Problem:
Everything from the first line to the line containing "WAIST_WIDTH = 0.3" is to be repeated exactly; nothing past it.

--- BEGIN ---

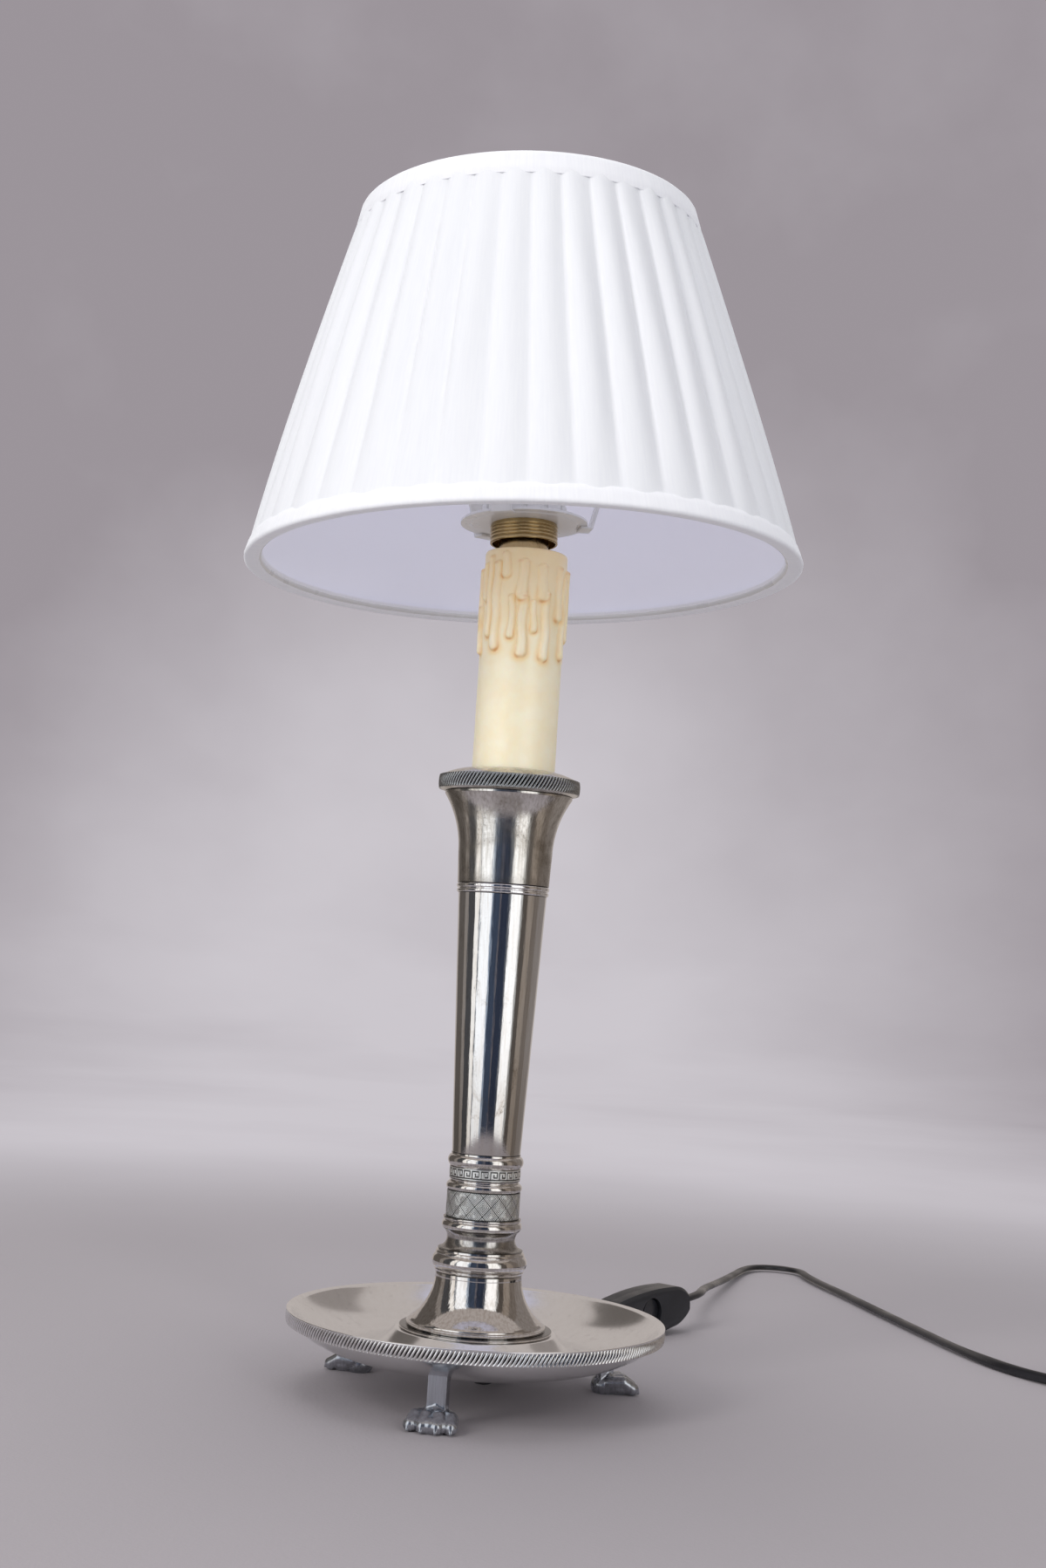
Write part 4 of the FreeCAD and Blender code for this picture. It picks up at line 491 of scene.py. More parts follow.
# The length over which the flex turns on to its edge, in metres, and how much its skin dips between its cores.
STAND_WITHIN = 0.08
WAIST_DIP = 0.16
WAIST_WIDTH = 0.3


def flat_tube(name, line, stand_from=None, sides=20):
    """A twin flex: two cores side by side under one skin. It stands on its edge from one place on."""
    befores, afters = [line[0], *line], [*line[1:], line[-1]]
    directions = [(after - before).normalized() for before, after in zip(befores, afters)]
    directions[0], directions[-1] = directions[1], directions[-2]
    across = Vector((1, 0, 0))
    sideways = []
    for way in reversed(directions):
        if abs(way.z) < 0.9:
            across = Vector((-way.y, way.x, 0)).normalized()
        across = (across - way * across.dot(way)).normalized()
        sideways.append(across)
    sideways.reverse()
    run = [0.0]
    for before, after in zip(line, line[1:]):
        run.append(run[-1] + (after - before).length)
    verts = []
    for place, way, side, length in zip(line, directions, sideways, run):
        up = way.cross(side)
        turn = 0.0 if stand_from is None else clamped((length - stand_from) / STAND_WITHIN)
        turn = math.pi / 2 * turn * turn * (3 - 2 * turn)
        flat = side * math.cos(turn) + up * math.sin(turn)
        thick = up * math.cos(turn) - side * math.sin(turn)
        for corner in range(sides):
            angle = 2 * math.pi * corner / sides
            waist = 1 - WAIST_DIP * math.exp(-(math.cos(angle) / WAIST_WIDTH) ** 2)
            verts.append(place + (flat * math.cos(angle) * FLEX_WIDTH / 2
                                  + thick * math.sin(angle) * waist * FLEX_THICKNESS / 2) * MM)
    faces = []
    for ring in range(len(line) - 1):
        here, there = ring * sides, (ring + 1) * sides
        for corner in range(sides):
            beside = (corner + 1) % sides
            faces.append((here + corner, here + beside, there + beside, there + corner))
    faces.append(tuple(range(sides))[::-1])
    faces.append(tuple((len(line) - 1) * sides + corner for corner in range(sides)))
    return smooth(meshed(name, verts, faces), 60), run[-1]


# %% The two lengths of flex
STAND_FROM = 0.50
lamp_line = route_line("lamp_route", LAMP_ROUTE)
lamp_mesh, lamp_length = flat_tube("foot_flex", lamp_line)
foot_flex = dressed("foot_flex", lamp_mesh, BLACK_FLEX, "black_flex", "base", "lamp_flex")
plug_line = route_line("plug_route", PLUG_ROUTE)
plug_mesh, plug_length = flat_tube("long_flex", plug_line, STAND_FROM)
long_flex = dressed("long_flex", plug_mesh, BLACK_FLEX, "black_flex", "base",
                    "plug_flex", "cord_coil", "plug_lead")
print("flex lengths", round(lamp_length, 4), round(plug_length, 4))

# %% [markdown]
# Turned pieces come off the lathe, so each is a half section swung round the upright. The outline is given
# as the construction gives it, in radius, height and how far the next edge bows out, and its corners are
# eased a little: a real edge is never razor sharp, and the thin highlight along it is what reads as metal.

# %% The lathe
ARC_STEPS = 14
EASE_STEPS = 4
EASE_LIMIT = 0.3
STRAIGHT = 1e-9
ON_AXIS = 1e-6


def edge_place(start, end, bow, share):
    """A place along one edge of an outline, straight or bowed."""
    if abs(bow) < STRAIGHT:
        return start.lerp(end, share)
    chord = end - start
    outwards = Vector((chord.y, -chord.x)).normalized()
    radius = chord.length ** 2 / (8 * abs(bow)) + abs(bow) / 2
    centre = (start + end) / 2 + outwards * (bow - math.copysign(radius, bow))
    first = math.atan2(start.y - centre.y, start.x - centre.x)
    swing = math.atan2(end.y - centre.y, end.x - centre.x) - first
    swing = (swing + math.pi) % (2 * math.pi) - math.pi
    angle = first + swing * share
    return centre + Vector((math.cos(angle), math.sin(angle))) * radius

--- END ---

Exercise result:
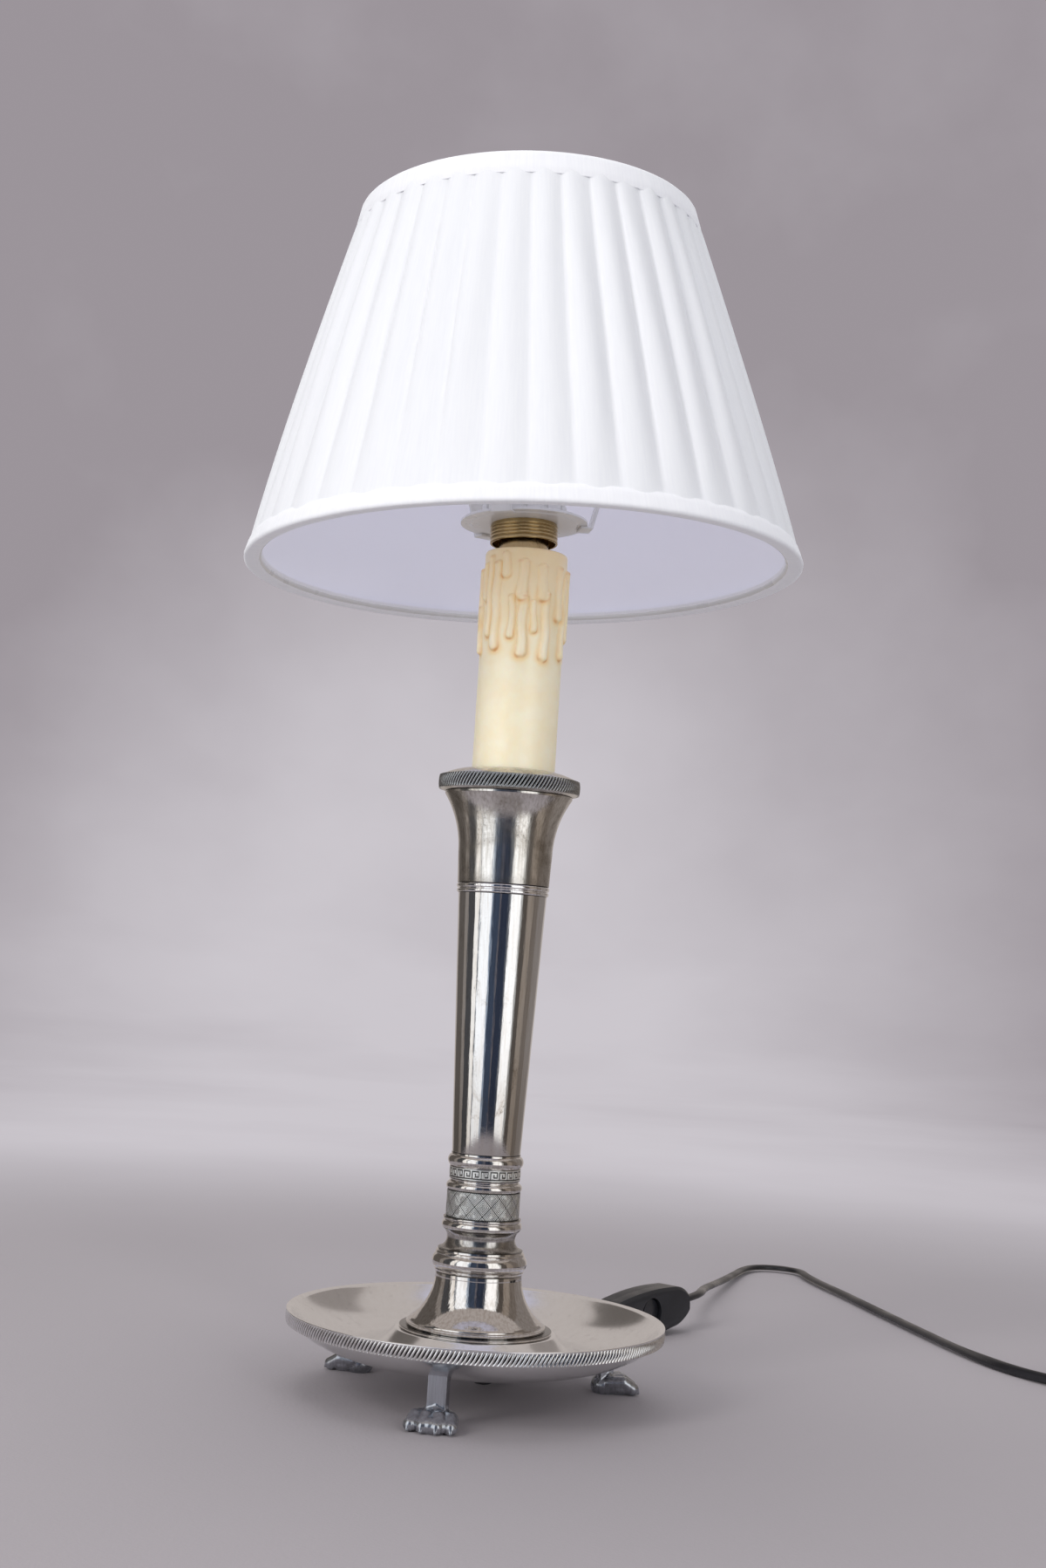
Write part 4 of the FreeCAD and Blender code for this picture. It picks up at line 491 of scene.py. More parts follow.
# The length over which the flex turns on to its edge, in metres, and how much its skin dips between its cores.
STAND_WITHIN = 0.08
WAIST_DIP = 0.16
WAIST_WIDTH = 0.3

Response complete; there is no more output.